Gather the lines below that include the string "materials", copying each in full.

start Dataset extract

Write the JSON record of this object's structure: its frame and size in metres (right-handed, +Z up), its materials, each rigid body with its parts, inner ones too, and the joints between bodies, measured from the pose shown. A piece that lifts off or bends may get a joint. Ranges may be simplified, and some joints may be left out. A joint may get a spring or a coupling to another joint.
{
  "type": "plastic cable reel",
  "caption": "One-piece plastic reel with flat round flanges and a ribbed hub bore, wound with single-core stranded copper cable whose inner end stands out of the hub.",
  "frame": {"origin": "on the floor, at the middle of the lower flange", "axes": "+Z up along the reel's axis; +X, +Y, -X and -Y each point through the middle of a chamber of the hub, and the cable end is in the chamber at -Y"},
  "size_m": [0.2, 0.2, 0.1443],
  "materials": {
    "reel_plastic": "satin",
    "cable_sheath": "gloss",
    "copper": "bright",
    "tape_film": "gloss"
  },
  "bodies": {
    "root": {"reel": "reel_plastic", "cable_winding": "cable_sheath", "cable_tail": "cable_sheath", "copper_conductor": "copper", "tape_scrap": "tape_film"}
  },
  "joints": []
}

end Dataset extract

◆ Result
Write the JSON record of this object's structure: its frame and size in metres (right-handed, +Z up), its materials, each rigid body with its parts, inner ones too, and the joints between bodies, measured from the pose shown. A piece that lifts off or bends may get a joint. Ranges may be simplified, and some joints may be left out. A joint may get a spring or a coupling to another joint.
  "materials": {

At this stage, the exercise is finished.